Junge Menschen setzten mit vielen Stimmen für die Linke gleich das maximale Zeichen gegen den Rechtsruck – und ja, darum geht es ihnen. Das kommt nicht, weil die TikTok-verblödet sind, wie es jetzt gerne schon wieder dargestellt wird.
Was Mut macht
Schauen wir auch auf den Osten: Der wirkt auf Wählerstimmen-Landkarten ganz blau, wie verlorenes Land. Dennoch hat auch dort überall mehr als die Hälfte der Menschen eben nicht AfD gewählt. Dass die Partei jemals im Bund mitregiert, bleibt extrem unwahrscheinlich, solange die Union stabil bleibt.
Und, bei aller berechtigten Kritik an Friedrich Merz: Auch linke Menschen dürfen einsehen, dass ihn von Alice Weidel beruhigenderweise sehr entscheidende Punkte abheben, dass die CDU keine Partei des rechten Rands ist und dass solche Gleichsetzungen nur den Spaltern helfen.
Die Wahrheit hinter allen Sorgen
Jenseits aller Sorgen bleibt eine Wahrheit: Es gibt einen Kern von Millionen Deutschen, die zuversichtlich sein wollen. Die nett sein wollen und für die ein Mensch ein Mensch ist, egal wo er herkommt. Die unsere Vergangenheit kennen, Demokratie schätzen und Freiheit lieben.
Und wenn Sie den Glauben daran verloren haben und sich fragen, aber wo ist dieser Kern denn? Dann ist die Antwort: Sie sind es selbst. Und die besorgten Gespräche, die Sie führen mit Ihrem Partner, mit Freunden und Familie, die führen Millionen andere in diesem Land auch. Das passiert im Privaten, im Leisen, das ist der Unterscheid zu den Hetzern und Schreihälsen im Internet.
Es gibt eine stille Mehrheit des Anstands.
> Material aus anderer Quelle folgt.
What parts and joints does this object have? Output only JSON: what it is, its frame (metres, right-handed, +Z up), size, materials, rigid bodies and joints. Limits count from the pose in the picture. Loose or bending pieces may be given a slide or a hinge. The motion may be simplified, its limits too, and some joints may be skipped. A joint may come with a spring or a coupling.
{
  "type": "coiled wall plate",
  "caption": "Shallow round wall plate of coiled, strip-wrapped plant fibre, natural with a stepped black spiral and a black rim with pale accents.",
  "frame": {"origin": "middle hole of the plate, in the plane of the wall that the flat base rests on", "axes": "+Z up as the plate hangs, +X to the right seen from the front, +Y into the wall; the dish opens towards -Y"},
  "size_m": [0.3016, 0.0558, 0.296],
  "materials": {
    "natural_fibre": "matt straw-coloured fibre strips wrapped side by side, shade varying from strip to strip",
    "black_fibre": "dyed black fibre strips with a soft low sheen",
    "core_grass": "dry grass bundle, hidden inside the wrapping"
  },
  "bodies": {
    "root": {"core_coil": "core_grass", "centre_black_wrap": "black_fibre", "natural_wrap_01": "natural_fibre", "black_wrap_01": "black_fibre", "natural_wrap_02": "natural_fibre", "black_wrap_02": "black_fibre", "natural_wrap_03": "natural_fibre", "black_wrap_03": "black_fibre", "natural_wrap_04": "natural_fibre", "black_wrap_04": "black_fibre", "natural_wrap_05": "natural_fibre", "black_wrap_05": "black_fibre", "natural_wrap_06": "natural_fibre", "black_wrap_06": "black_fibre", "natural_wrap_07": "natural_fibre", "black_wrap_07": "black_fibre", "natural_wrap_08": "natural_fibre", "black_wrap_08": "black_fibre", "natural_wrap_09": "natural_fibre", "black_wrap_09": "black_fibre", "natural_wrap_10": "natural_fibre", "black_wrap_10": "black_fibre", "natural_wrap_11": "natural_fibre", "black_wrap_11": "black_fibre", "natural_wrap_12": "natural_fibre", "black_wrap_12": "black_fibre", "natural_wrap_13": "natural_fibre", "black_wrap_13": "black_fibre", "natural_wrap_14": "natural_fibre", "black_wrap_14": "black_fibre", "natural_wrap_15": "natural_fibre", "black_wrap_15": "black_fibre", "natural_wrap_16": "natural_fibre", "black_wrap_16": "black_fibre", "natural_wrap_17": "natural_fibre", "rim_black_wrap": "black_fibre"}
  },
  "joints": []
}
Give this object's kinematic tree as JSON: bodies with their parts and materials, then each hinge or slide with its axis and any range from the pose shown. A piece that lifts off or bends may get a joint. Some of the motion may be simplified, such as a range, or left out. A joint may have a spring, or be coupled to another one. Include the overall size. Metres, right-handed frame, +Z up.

Und wer sich nicht beirren lässt, wer positiv bleibt, wer für Werte einsteht gerade wenn es ungemütlich wird, der sorgt dafür, dass es diese Mehrheit auch immer geben wird.
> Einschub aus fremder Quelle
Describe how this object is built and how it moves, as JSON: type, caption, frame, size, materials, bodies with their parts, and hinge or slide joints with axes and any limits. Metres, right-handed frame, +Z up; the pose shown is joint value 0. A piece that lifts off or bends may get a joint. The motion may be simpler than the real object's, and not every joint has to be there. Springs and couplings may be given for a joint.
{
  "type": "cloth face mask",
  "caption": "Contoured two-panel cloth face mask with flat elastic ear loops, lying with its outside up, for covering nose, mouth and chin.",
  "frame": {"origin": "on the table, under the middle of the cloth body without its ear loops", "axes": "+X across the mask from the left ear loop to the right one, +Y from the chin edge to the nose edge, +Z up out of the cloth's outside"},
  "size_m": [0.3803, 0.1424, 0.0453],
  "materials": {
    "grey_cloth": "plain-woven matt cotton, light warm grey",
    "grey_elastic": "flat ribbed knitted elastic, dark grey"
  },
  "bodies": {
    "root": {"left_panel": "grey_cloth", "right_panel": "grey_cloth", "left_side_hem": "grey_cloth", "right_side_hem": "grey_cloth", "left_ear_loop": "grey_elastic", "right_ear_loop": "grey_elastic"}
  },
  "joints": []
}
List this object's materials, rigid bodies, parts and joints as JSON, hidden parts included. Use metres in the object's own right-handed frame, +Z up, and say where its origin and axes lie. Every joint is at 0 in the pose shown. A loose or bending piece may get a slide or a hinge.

Wenn morgen die Welt untergeht...
Eines muss man aber ehrlich sagen: Der Blick auf die politische Weltlage ist nicht zur Optimismus-Quelle umzudeuten. Das wird gerade alles extrem ungemütlich und beängstigend. Das Thema Trump taugt eigentlich nur dazu, blitzschnell jedes Gespräch abzuwürgen, jede Freude zu vertreiben.
Andererseits: Jetzt ist alles klar, jetzt steht fest, dass Trump alles so extrem wie möglich umsetzen will. Es ist keine gute Klarheit, aber es ist Klarheit. Vergessen wir auch hier nicht: Trump ist nicht plötzlich Diktator, ihm bläst politischer und durchaus kräftiger rechtlicher Gegenwind entgegen. Die USA sind kein kollektiv wahnsinnig gewordenes Land, es gibt dort Abermillionen Freunde der Demokratie, Freunde des Westens.
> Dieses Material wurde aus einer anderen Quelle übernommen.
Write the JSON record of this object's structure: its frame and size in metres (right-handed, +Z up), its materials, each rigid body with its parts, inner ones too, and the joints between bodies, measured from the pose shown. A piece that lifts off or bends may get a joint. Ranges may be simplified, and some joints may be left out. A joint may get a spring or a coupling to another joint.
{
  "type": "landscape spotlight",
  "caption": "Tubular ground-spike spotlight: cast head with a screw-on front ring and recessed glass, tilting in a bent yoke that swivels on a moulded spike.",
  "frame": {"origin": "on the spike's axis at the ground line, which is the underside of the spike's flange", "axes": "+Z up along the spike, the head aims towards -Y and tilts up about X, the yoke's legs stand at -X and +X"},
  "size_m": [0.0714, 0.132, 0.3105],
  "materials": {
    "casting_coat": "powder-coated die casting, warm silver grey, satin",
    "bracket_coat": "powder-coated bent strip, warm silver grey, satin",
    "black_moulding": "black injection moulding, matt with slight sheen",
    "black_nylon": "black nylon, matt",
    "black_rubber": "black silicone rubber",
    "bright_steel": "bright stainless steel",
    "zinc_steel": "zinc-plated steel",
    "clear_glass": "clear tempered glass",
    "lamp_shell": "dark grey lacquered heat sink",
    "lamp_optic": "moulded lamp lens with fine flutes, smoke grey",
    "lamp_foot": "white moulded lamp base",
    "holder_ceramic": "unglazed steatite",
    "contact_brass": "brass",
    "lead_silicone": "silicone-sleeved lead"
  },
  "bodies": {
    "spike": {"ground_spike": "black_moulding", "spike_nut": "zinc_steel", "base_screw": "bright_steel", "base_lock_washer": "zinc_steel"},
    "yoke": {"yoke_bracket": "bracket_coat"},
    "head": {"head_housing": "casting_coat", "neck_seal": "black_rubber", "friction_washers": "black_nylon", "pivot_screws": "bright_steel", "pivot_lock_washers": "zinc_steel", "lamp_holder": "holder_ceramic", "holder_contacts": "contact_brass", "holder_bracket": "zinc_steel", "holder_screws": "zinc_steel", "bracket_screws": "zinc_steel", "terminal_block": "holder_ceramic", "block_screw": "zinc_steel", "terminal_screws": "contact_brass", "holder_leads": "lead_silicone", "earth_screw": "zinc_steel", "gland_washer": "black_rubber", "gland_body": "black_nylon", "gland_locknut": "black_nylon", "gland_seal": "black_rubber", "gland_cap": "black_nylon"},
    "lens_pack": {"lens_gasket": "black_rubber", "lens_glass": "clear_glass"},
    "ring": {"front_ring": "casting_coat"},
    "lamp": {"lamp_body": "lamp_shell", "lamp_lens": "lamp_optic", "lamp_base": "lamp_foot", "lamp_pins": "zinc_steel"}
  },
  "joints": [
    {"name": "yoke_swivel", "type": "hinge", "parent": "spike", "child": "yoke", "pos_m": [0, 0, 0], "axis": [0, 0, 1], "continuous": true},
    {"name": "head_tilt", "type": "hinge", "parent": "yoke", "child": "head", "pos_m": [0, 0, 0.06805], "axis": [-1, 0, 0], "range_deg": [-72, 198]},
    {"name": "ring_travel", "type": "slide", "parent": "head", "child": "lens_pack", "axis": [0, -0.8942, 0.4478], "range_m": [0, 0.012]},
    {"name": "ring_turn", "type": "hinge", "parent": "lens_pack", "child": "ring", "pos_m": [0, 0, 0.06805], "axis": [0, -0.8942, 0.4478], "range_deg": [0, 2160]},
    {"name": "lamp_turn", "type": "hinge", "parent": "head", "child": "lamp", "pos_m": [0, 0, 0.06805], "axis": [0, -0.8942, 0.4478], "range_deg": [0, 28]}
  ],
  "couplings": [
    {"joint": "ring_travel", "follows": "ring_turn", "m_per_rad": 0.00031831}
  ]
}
Und unterschätzen wir uns nicht selbst: Wenn sich Europa zusammenrauft, hat es wirtschaftlich, auch militärisch, den restlichen Weltmächten doch ein bisschen was entgegenzusetzen. Im besten Fall lebt im amerikanischen Albtraum der wahre Traum wieder auf: der vom geeinten Europa.
Die Bewohner dieses Kontinents haben die schier unmögliche Versöhnung nach dem Zweiten Weltkrieg geschafft, wir reisen, leben, lieben längst ohne Rücksicht auf Ländergrenzen und Staatsbürgerschaften. Was für eine Kraft hier liegt!
Aber es ist keine Schande, wenn einem in dieser Lage zwischendurch doch die Hoffnung schwindet. Dann hilft vielleicht nur eine Einstellung: Wenn morgen schon die Welt untergeht, sollten wir heute immerhin noch Spaß haben. Aber so schlimm ist es dann doch nie gekommen.